E-Government Initiative in Sub-Saharan Africa as a Strategy for Reducing Corruption in the Public Sector: A Comparative Assessment of Sub-Regional Performance

This paper examines the e-government initiative as a strategy for reducing corruption in Sub Saharan Africa. Many governments globally have started appreciating the need for increased openness and transparency in their government and this has led to the adoption of e-government as a means of curbing corruption by some African leaders. The purpose of this study was to examine corruption levels in South Saharan Africa, identifying the least and most corrupt areas and to investigate factors hindering the use of e-government to fight corruption and proffer strategies to curb corruption through e-government. The population was all forty five countries that adopted e-government in Sub Saharan Africa (SSA). The Cumulative Corruption Index (CPI) extracted from Transparency International over the period from 2012 to 2017 was calculated and the average score used to measure the level of corruption in the various regions of the zone.
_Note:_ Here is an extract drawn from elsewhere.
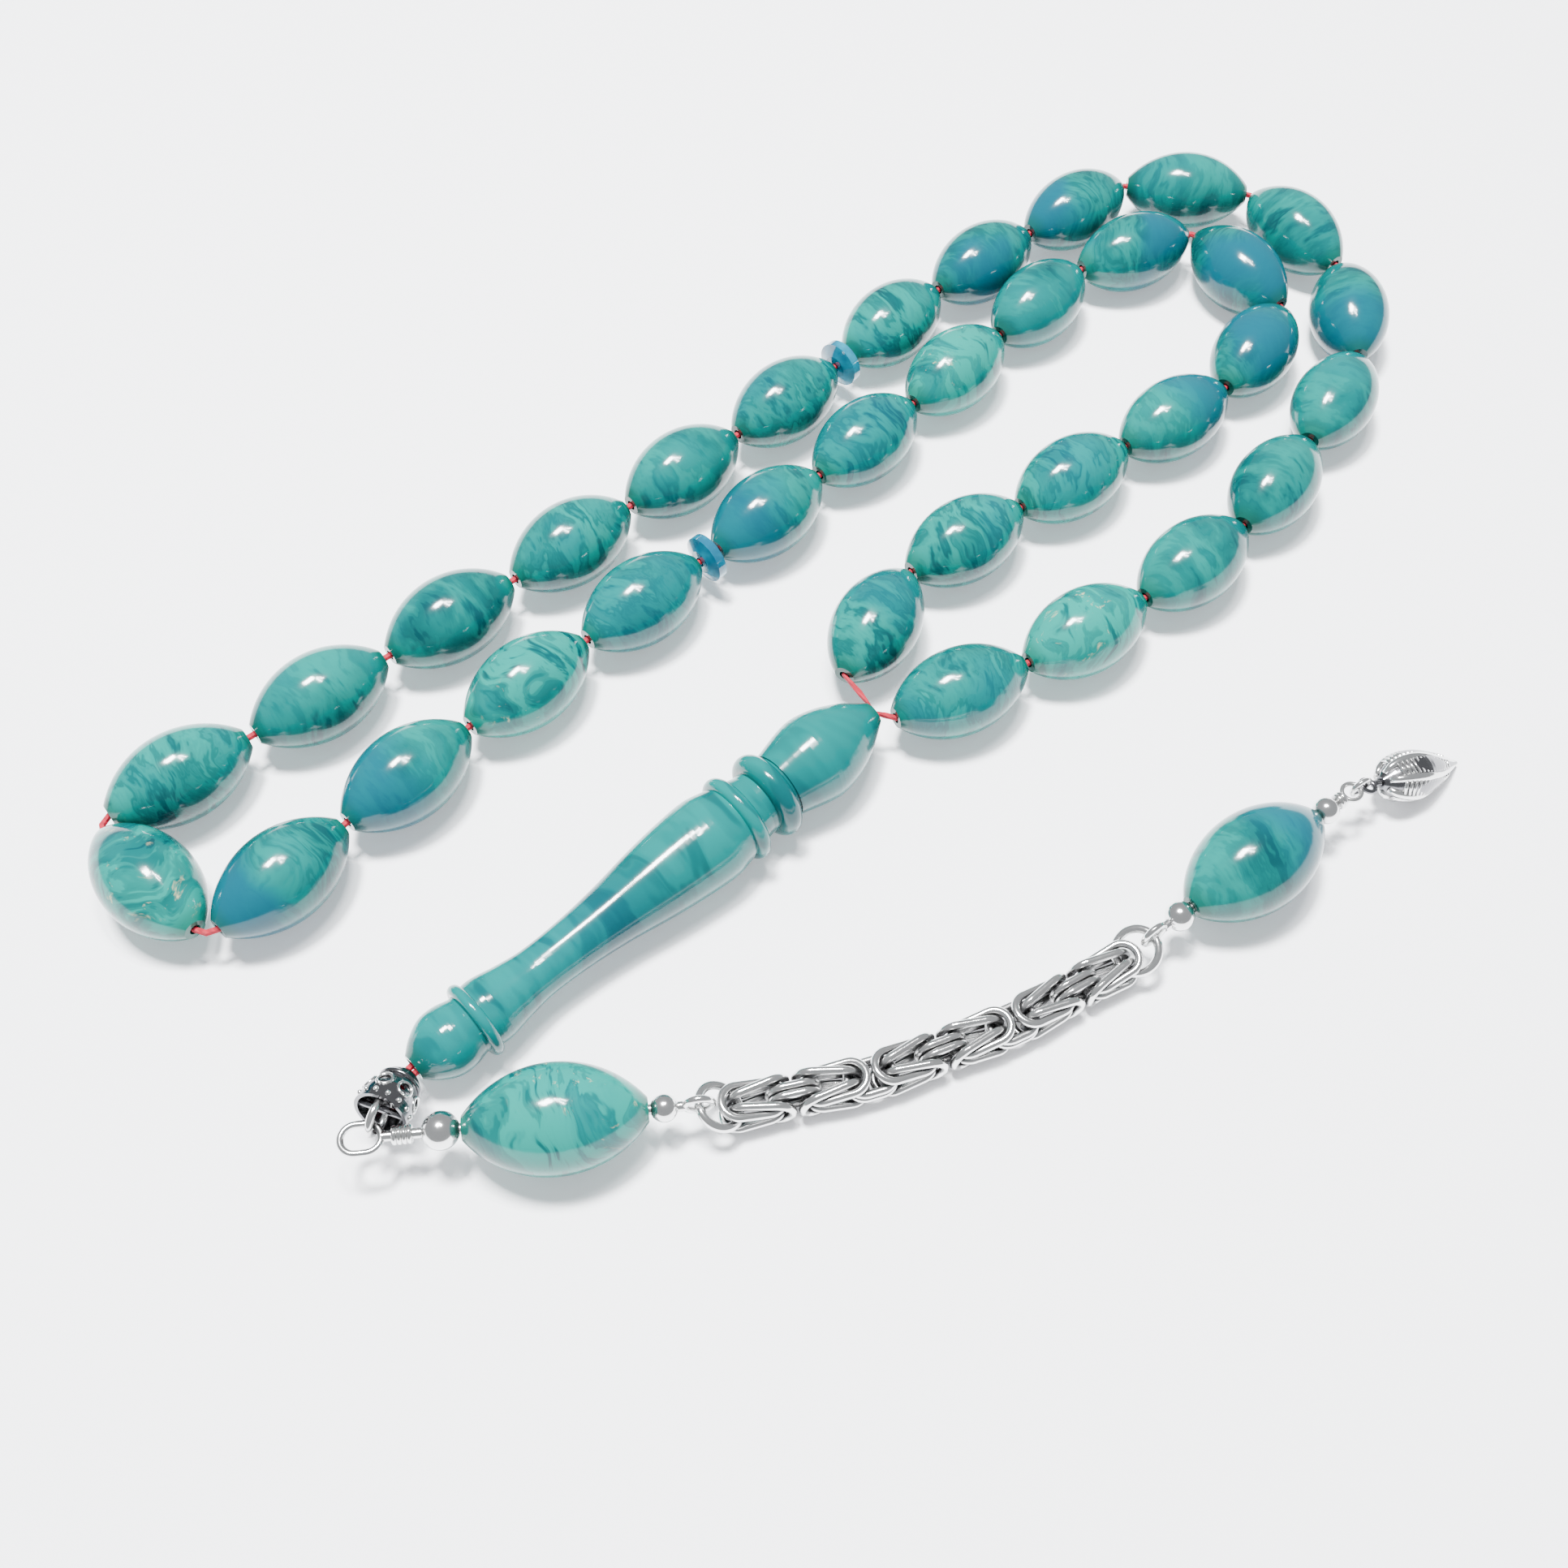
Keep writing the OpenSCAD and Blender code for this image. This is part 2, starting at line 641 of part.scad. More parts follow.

This study revealed the least corrupt states as Botswana, Seychelles, Mauritius and Rwanda and the most corrupt states as Somalia, Togo, and Sierra Leone from all the regions of SSA. There was a significant positive correlation of the level of Internet penetration with the level of corruption in the zone. Factors hindering the effective use of e-government to fight corruption such as high cost of procuring and maintaining modern technology amongst others were delineated. Recommendations such as support of the use of social media to campaign against corruption and many others were proffered.